== EXERCISE TASK ==
Take each line that has the word "slide" and return it.

== DATASET ==
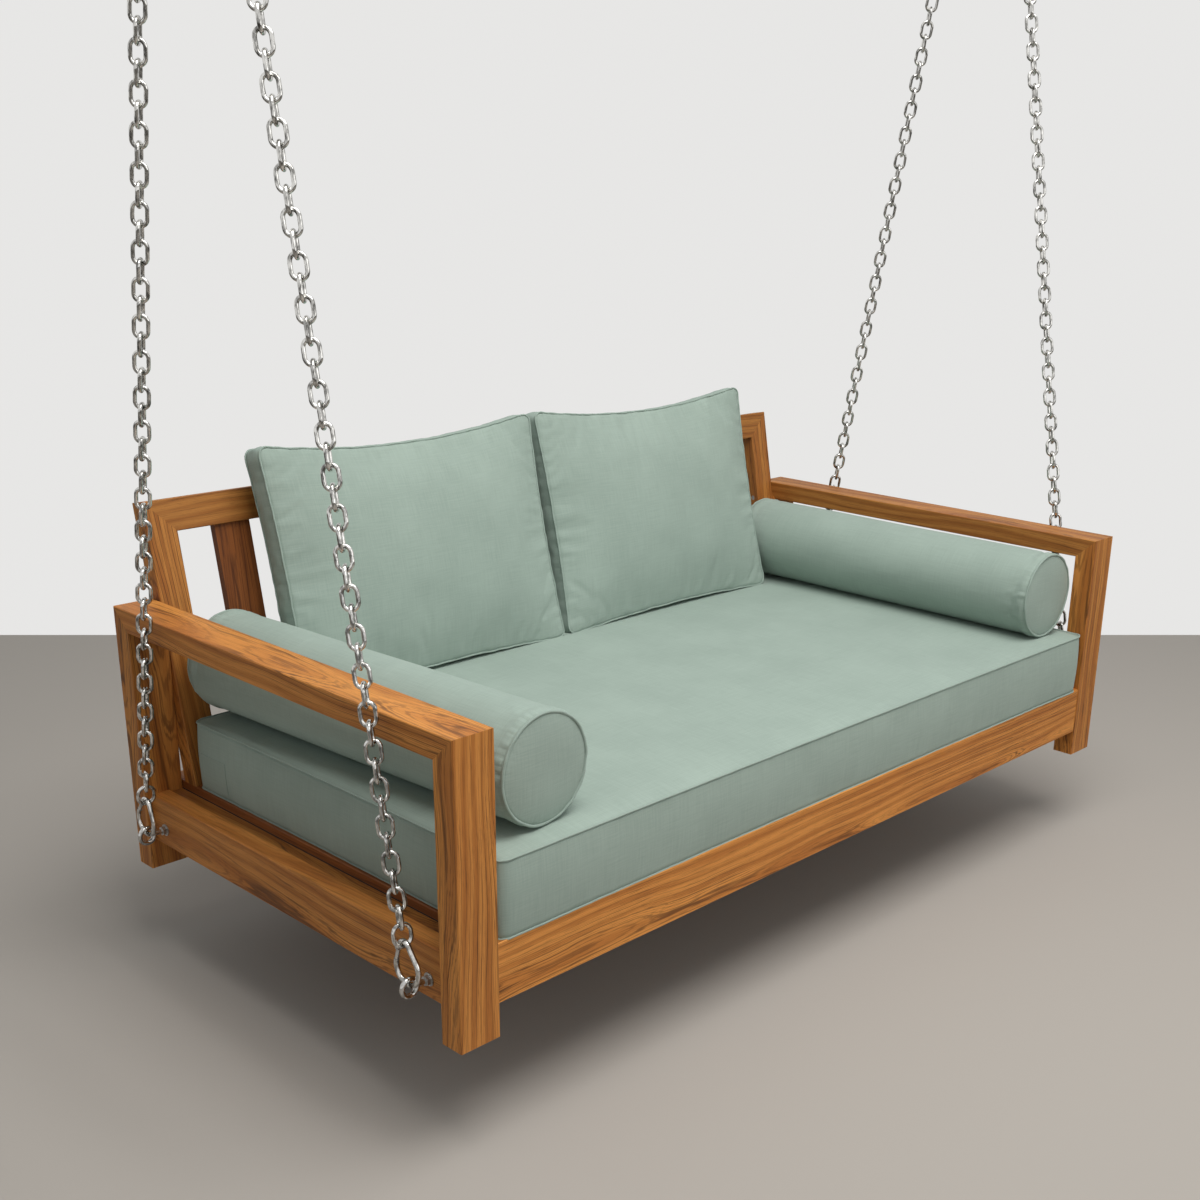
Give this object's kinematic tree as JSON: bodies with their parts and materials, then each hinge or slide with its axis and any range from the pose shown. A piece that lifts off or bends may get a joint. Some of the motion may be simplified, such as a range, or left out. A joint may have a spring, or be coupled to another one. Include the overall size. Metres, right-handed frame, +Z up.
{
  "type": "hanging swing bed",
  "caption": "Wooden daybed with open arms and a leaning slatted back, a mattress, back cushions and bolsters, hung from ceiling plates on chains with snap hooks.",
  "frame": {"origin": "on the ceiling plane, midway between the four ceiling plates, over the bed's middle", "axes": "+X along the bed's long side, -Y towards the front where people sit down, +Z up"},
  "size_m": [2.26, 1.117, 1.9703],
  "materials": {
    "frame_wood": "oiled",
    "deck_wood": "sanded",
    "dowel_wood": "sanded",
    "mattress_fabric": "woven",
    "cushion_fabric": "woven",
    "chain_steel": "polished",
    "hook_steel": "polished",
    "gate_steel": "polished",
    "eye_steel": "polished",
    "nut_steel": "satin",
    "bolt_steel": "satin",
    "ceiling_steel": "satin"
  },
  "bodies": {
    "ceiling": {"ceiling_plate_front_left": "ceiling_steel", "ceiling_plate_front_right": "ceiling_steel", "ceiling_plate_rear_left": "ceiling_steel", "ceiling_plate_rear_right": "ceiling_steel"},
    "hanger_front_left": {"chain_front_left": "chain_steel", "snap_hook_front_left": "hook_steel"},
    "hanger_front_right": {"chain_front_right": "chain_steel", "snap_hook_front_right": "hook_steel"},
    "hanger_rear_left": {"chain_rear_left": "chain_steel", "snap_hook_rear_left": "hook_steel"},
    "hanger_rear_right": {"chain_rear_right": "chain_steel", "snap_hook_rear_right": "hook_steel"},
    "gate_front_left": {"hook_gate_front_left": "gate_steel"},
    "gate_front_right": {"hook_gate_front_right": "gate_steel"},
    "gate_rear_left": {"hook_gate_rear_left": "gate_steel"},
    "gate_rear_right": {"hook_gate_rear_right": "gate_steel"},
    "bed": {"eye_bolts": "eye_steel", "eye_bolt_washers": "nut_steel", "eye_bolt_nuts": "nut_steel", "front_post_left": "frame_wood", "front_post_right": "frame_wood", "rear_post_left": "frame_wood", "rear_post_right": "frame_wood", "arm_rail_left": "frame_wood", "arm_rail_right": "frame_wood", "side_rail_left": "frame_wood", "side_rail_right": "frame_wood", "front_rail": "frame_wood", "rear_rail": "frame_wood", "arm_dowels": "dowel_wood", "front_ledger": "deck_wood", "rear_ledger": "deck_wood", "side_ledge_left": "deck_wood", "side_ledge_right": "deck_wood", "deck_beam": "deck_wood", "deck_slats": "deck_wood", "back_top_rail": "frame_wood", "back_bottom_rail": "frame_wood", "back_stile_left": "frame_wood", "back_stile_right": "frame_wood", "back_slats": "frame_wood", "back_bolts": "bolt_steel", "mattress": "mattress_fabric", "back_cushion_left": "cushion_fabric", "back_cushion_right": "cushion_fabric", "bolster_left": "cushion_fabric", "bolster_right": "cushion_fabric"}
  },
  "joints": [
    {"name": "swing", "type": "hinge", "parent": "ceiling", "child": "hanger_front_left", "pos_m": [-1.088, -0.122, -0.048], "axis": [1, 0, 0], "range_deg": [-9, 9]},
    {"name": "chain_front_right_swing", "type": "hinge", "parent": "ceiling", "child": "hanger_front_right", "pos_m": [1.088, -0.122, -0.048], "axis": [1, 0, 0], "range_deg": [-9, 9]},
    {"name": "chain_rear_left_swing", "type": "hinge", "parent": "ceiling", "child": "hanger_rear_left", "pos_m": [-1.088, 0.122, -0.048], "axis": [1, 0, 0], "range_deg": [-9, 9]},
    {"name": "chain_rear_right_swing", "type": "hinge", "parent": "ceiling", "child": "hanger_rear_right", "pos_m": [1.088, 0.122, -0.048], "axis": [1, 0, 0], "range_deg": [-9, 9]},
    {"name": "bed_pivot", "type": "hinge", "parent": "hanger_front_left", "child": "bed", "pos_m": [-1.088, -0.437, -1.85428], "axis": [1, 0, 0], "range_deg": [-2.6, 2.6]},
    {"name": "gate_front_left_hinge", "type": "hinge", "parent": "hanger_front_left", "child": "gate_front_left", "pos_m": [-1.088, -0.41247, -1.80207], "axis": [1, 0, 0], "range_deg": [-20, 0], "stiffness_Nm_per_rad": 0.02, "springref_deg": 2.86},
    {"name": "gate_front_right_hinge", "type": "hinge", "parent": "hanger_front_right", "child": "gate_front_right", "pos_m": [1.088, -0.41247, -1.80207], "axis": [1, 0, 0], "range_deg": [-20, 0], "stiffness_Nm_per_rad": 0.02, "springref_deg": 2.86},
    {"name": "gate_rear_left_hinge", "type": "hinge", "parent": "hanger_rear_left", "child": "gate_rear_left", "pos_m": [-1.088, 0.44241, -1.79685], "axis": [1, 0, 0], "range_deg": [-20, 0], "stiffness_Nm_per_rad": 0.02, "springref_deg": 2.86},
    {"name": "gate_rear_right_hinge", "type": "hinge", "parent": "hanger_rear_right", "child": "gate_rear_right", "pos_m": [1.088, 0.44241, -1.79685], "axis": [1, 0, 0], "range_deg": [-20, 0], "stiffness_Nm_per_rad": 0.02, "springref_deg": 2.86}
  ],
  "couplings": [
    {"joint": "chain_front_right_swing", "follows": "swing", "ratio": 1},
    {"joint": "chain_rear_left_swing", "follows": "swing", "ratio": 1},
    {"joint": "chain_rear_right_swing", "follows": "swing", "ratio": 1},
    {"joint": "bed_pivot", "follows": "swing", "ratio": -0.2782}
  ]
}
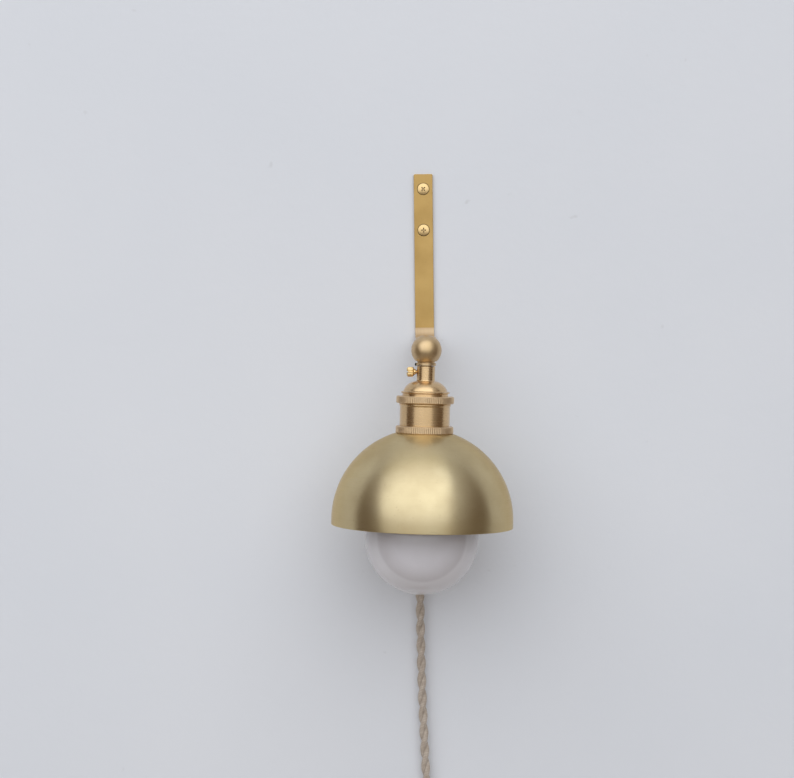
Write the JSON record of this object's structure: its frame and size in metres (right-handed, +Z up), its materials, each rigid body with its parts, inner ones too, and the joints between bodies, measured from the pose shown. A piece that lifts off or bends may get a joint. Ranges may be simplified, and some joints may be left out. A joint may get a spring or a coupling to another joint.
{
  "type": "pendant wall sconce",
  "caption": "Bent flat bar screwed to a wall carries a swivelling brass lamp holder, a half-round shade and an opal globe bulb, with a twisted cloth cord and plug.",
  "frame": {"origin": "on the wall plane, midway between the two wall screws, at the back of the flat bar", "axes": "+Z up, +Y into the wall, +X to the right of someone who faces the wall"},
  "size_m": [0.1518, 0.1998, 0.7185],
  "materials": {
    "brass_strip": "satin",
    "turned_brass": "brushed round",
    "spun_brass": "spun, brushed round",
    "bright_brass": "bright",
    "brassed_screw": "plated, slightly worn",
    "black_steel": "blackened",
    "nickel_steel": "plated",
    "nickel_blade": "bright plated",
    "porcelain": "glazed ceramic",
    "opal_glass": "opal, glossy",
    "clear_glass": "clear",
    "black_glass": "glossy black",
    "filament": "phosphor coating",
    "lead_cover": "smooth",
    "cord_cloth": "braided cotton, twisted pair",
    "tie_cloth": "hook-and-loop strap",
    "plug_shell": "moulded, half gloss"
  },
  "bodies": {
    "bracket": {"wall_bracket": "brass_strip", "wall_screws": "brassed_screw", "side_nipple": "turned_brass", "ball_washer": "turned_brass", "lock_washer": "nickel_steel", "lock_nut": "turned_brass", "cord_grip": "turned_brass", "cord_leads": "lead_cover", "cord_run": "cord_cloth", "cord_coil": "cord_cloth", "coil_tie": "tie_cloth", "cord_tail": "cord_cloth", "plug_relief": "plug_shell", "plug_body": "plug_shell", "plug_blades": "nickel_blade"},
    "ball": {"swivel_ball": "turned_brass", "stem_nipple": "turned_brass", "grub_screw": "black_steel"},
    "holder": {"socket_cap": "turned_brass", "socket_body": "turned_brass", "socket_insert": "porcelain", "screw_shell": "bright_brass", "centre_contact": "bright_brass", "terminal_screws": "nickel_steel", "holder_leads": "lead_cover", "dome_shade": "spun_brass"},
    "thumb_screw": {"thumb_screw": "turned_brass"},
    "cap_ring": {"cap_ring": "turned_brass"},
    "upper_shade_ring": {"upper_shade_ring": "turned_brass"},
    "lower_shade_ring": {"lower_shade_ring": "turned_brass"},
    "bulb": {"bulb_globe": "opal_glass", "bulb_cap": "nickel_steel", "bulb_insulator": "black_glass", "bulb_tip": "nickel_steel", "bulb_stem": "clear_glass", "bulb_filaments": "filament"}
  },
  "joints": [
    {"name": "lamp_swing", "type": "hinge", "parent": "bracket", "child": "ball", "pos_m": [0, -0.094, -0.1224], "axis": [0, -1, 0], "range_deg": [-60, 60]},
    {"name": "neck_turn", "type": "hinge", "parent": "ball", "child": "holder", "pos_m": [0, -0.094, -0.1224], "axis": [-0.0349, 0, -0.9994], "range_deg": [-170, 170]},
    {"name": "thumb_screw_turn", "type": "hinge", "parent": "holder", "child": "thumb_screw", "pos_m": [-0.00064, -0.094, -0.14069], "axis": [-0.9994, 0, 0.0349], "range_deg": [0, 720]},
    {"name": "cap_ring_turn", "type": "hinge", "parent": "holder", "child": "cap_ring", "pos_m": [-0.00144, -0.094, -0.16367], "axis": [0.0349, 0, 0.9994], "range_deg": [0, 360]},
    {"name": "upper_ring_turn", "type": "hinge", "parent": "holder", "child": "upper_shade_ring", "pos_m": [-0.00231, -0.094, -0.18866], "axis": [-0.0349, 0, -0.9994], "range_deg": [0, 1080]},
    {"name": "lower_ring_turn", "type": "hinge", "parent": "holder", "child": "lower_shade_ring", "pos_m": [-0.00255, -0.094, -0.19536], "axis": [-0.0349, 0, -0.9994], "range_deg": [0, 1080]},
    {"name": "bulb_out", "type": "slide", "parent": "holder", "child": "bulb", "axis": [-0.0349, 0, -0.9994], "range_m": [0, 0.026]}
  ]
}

== COMPLETE OUTPUT ==
Give this object's kinematic tree as JSON: bodies with their parts and materials, then each hinge or slide with its axis and any range from the pose shown. A piece that lifts off or bends may get a joint. Some of the motion may be simplified, such as a range, or left out. A joint may have a spring, or be coupled to another one. Include the overall size. Metres, right-handed frame, +Z up.
    {"name": "bulb_out", "type": "slide", "parent": "holder", "child": "bulb", "axis": [-0.0349, 0, -0.9994], "range_m": [0, 0.026]}